Whether or not the CSME is implemented on time and in full, even independent commentators such as Anoop Singh, Director of the Western Hemisphere of the International Monetary Fund, notes that integration of the productive resources of the Caribbean must bring benefits. He said there is precedent for such possibilities.

"Researchers have found that intra-regional trade within the Asian group of countries explains a significant proportion of total growth," said Singh. "And so I believe that in this region too, as you expand markets and trade in goods and services, that in itself will help growth in the region," said the IMF economist.

"The CSME must be the base for CARICOM survival in the globalised world of trade," is the stark characterization of Trinidad and Tobago's trade minister Ken Valley.
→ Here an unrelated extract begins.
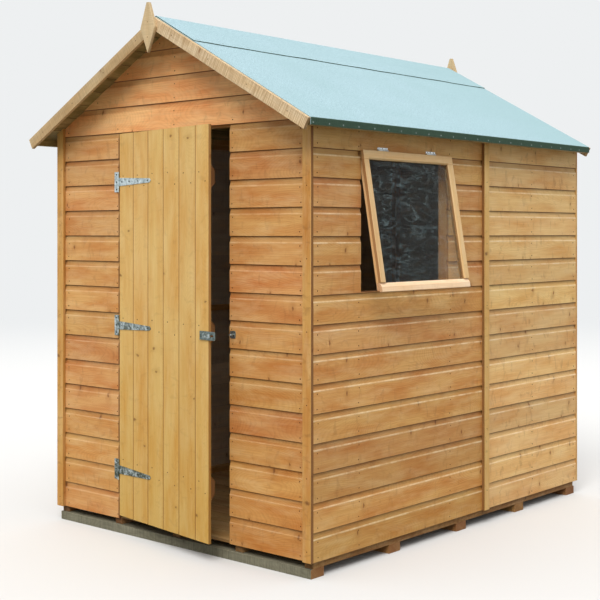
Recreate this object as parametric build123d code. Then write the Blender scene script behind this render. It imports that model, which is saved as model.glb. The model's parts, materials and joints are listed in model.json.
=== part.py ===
from build123d import *
import os
from math import cos, radians, sin, tan

# Garden shed, 7 ft by 5 ft, with an apex roof. Millimetres, +Z up, the door faces -Y.
# The origin is on the ground at the middle of the plan.

# Plan and walls
width = 1600                # over the side cladding
length = 2134               # over the end cladding
cladding = 12               # board thickness
frame_depth = 44            # wall framing, measured through the wall
frame_face = 28             # wall framing, measured along the wall
panel_gap = 1               # between the frames of two panels
board_cover = 117.5         # height of one board as laid
scoop_height = 27           # hollow planed along the top of each board
scoop_depth = 6
scoop_hollow = 2.2          # how far the hollow bows in from a straight bevel
window_panel = 1244         # length of the front side panel; the rear panel takes the rest

# Base
bearer_height = 38
bearer_width = 80
bearer_count = 5
joist_height = 28
joist_width = 45
joist_count = 5
floor_thickness = 12

# Roof
pitch = 29
wall_over_door = 16.3       # head of the doorway to the top of the side boards
roof_board = 12
felt = 3
eaves_overhang = 75         # roof boards past the side cladding
front_overhang = 107        # roof boards past the front cladding
cap_half_width = 240        # ridge strip of felt, level width to each side
eaves_batten = 28
eaves_drop = 15             # batten below the underside of the boards at its outer edge
barge_depth = 50            # square to the slope
barge_thickness = 16
barge_gap = 1               # between two bargeboards at the ridge

# Trim
strip_width = 45
strip_thickness = 16
strip_round = 2
side_strip_width = 42
finial_height = 218
finial_width = 92
finial_top = 14
finial_above = 63           # tip above the roof boards' ridge
finial_shoulder = 110       # tip down to the widest point
finial_thickness = 16
finial_offset = -20         # the front one is nailed on a little to the left

# Door
door_rows = 15              # boards from the bottom of the wall to the head of the doorway
doorway_left = -364
doorway_width = 702
door_hinge_gap = 5
door_latch_gap = 7
door_head_gap = 5
door_floor_gap = 5
door_proud = 5              # door face in front of the cladding
door_board = 12
first_door_board = 116      # the hinge-side board is ripped down
door_board_cover = 119.5
door_groove_width = 5
door_groove_depth = 2.5
door_angle = 8.6            # ajar
door_stop = 10              # header shows below the gable boards
ledge_width = 94
ledge_thickness = 20
ledge_bevel = 18
ledge_foot_inset = 230      # foot of the door to the middle of the lowest ledge
ledge_head_inset = 217.5

# Tee hinges
hinge_drops = (21, 9.5, 2)  # below the middle of each ledge, lowest first
knuckle_radius = 4
pin_radius = 2.2
pin_clearance = 0.3
hinge_plate = 2.5
leaf_height = 92
leaf_width = 30
strap_length = 262
strap_root = 38
strap_tip = 18
knuckle_gap = 0.5
neck_depth = 1              # sheet between a knuckle and its leaf

# Hasp on the door and staple on the wall
hasp_drop = 13.5            # below the middle of the middle ledge
hasp_inset = 53             # hinge pin back from the latch edge of the door
hasp_reach = 50             # tip past the edge
hasp_width = 36
hasp_corner = 6
hasp_leaf_length = 44
hasp_leaf_thickness = 1.5
hasp_strap_thickness = 2
hasp_rib_radius = 5
hasp_rib_depth = 2.5
hasp_rib_length = 54
hasp_rib_start = 12         # from the pin
slot_length = 22
slot_width = 8
slot_from_tip = 12
staple_plate = 32
staple_plate_thickness = 2
staple_width = 16
staple_wire = 2.5           # radius
staple_leg = 12

# Window
window_from_front = 304
window_width = 640
sill_rows = 9               # boards below the window
window_rows = 5
window_trim = 3             # boards cut back above and below
sash_overlap = 6
sash_lip = 15
sash_tongue = 18
sash_clearance = 2
sash_bar = 38
sash_moulding = 6           # bevel round the sight edge
sill_bevel_depth = 9        # weathering on the bottom rail
sill_bevel_height = 16
glass = 3
glass_rebate = 8
glass_clearance = 0.5
sash_angle = 9.8            # propped open
sash_hinge_length = 70
sash_hinge_inset = 150
sash_hinge_radius = 4
seat_gap = 0.3              # a piece beside the tilted sash
stay_width = 12
stay_thickness = 3
stay_inset = 50             # inner end back from the face of the wall
stay_upstand = 34           # end turned up against the bottom rail
stay_tail = 5               # of that, below the rail
peg_radius = 3
peg_height = 14
peg_play = 0.6
peg_inset = 26
peg_plate_length = 30
hole_pitch = 22
hole_count = 4

# Places worked out from the sizes above
side = width / 2
end = length / 2
inner_side = side - cladding
inner_end = end - cladding
floor_under = bearer_height + joist_height
floor_top = floor_under + floor_thickness
wall_foot = floor_under
doorway_right = doorway_left + doorway_width
doorway_head = wall_foot + door_rows * board_cover
slope = tan(radians(pitch))
rise = cos(radians(pitch))
ridge_height = doorway_head + wall_over_door + roof_board / rise + slope * side     # top of the roof boards
panel_joint = -end + window_panel
roof_edge = side + eaves_overhang
roof_front = -end - front_overhang
gable_reach = inner_side - frame_depth


def roof_line(x, below=0):
    """Height of the roof at x, a distance below the board tops measured square to the slope."""
    return ridge_height - below / rise - slope * abs(x)


def block(x0, x1, y0, y1, z0, z1):
    """A square-cut timber between two corners."""
    middle = Pos((x0 + x1) / 2, (y0 + y1) / 2, (z0 + z1) / 2)
    return middle * Box(x1 - x0, y1 - y0, z1 - z0)


def across(points, y0, y1):
    """An outline in X and Z, carried from y0 to y1."""
    plane = Plane(origin=(0, y1, 0), x_dir=(1, 0, 0), z_dir=(0, -1, 0))
    return extrude(plane * make_face(Polyline(*points, close=True)), amount=y1 - y0)


def upright(points, z0, z1):
    """An outline in X and Y, carried from z0 to z1."""
    return extrude(Pos(0, 0, z0) * make_face(Polyline(*points, close=True)), amount=z1 - z0)


def spread(first, last, count):
    """Evenly spaced places, both ends included."""
    return [first + (last - first) * i / (count - 1) for i in range(count)]


def save(name, *solids):
    """Write one named piece; several solids that do not touch share a file."""
    shape = solids[0] if len(solids) == 1 else Compound(children=list(solids))
    export_step(shape, "parts/" + name + ".step")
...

Notwithstanding the logic and optimism for the CSME bringing benefits, there are outstanding concerns amongst the Organisation of Eastern Caribbean States that fear the loss of customs revenues with the removal of tariffs and small producers feeling that they would be swamped by producers in the More Developed States.

Then there is another kind of protest that comes from opposition political parties that agree to implementation of the CSME while in office and oppose the closer integration having been removed from government.

In Jamaica and in several bar associations around the region there is continuing opposition to the replacement of the British Privy Council with the Caribbean Court of Justice as the final arbiter in legal matters.

Next month's CARICOM Summit in Grenada, where the initial decision was taken to establish the CSME, will be faced with progress reports on implementation and the possible refocusing of the integration movement to achieve the goals.